The editor was the real star of LAUGH-IN with cameos and brief cuts abundant throughout. Unlikely folks such as John Wayne, Tiny Tim and Richard Nixon of all people made their marks in TV history on LAUGH-IN. Ringmasters Rowan and Martin were okay. Certainly they seemed to be enjoying themselves. Over the years since Dan’s death, I have developed a much greater respect for Dick Martin as a comedy writer and a master of comic timing.

Whatever made the whole mix work was missing when Producer George Schlatter attempted a revival less than a decade later with an all new ensemble cast out of which all I can even recall is a pre-Mork Robin Williams and a promising but now forgotten comic named Lennie Schultz. Love it or hate it, LAUGH-IN was of its time and even attempted (edited) reruns seem horribly dated. You bet your sweet…nope. Still can’t say that.


  1. Anonymous10:38 AM

    i was born in 1960 so you can calculate my age when Laugh-In was on TV.
    I never missed a show. I had 0/Zero TV restrictions as a kid.
    I didn't even have a real bed time.
    I usually went to bed after my grandfather and I watched Fahey Flynn on the Channel 7 news at 10pm. (one benefit of the central time zone.)

    Laugh-In, however sexual or suggestive, didn't faze anyone in my house. I got most of the jokes and enjoyed the show.

    Having said that I didn't enjoy some reruns I saw in years past.
    Many of the jokes were now out-dated since they were topical when first broadcast.

    I admit -- I did think "Sock It To Me" was stupid, but I never thought it was dirty or offensive.
    "You Bet Your Sweet Bippy" was also quite silly.

    The one repeated joke line that I recall is ..."Look that up in your Funk and Wagnalls".
    Funk and Wagnalls was a legit encyclopedia publisher but Rowan and Martin loved playing up the word "Funk" because at the time James Brown was making it a part of the music lexicon.

    I do agree that Henry Gibson, Arte Johnson and Gary Owens were outstanding.
    Goldie Hawn never impressed me much on this show. Ruth Buzzi was always funny.
    Alan Sues--eh.
    Jo Anee Worley-very funny.
    Judy Carne--loved the accent and she could be funny.

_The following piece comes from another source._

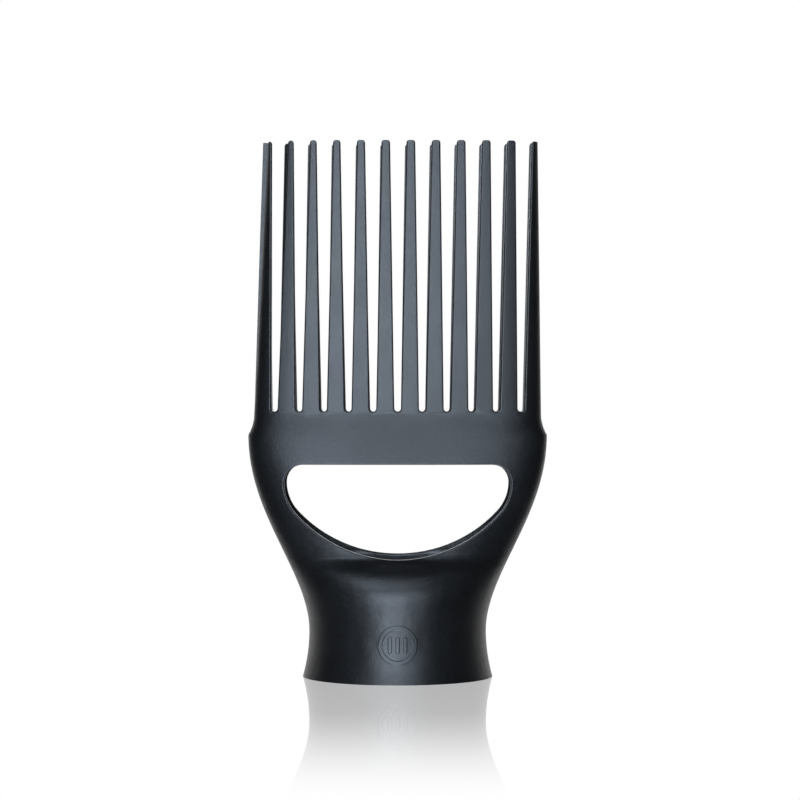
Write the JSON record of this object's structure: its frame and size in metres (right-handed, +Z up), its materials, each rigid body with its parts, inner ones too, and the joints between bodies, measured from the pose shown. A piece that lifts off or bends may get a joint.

    I miss Rowan & Martin.
    I don't miss Laugh In.

  2. Anonymous11:00 AM

    I remember watching reruns in the late 80s, and it was unwatchable.

    Its quick edits were said to inspire Sesame Place, whose viewers grew up to watch MTV.

    Everything ties in.

  3. Anonymous12:36 PM

    I agree --now it's unwatchable.

    having said that I liked Benny Hill back when it was first run.

    Now I can't watch it either.
    It just bores me.

    and I never liked Three's Company not that it has ANYTHING to do with this topic.


  4. I watched some reruns on the late lamented TRIO channel awhile back. Extremely dated but put in the context of the time still funny in spots. The only drawback (shared with the Benny Hill reruns on BBC America right now) is it seemed like there's a very limited number of episodes available as they would cycle through the shows from the first couple of seasons pretty often but not much from the last year.

    That said, seeing some of those first few episodes gave me a whole new appreciation for Barbara Feldon.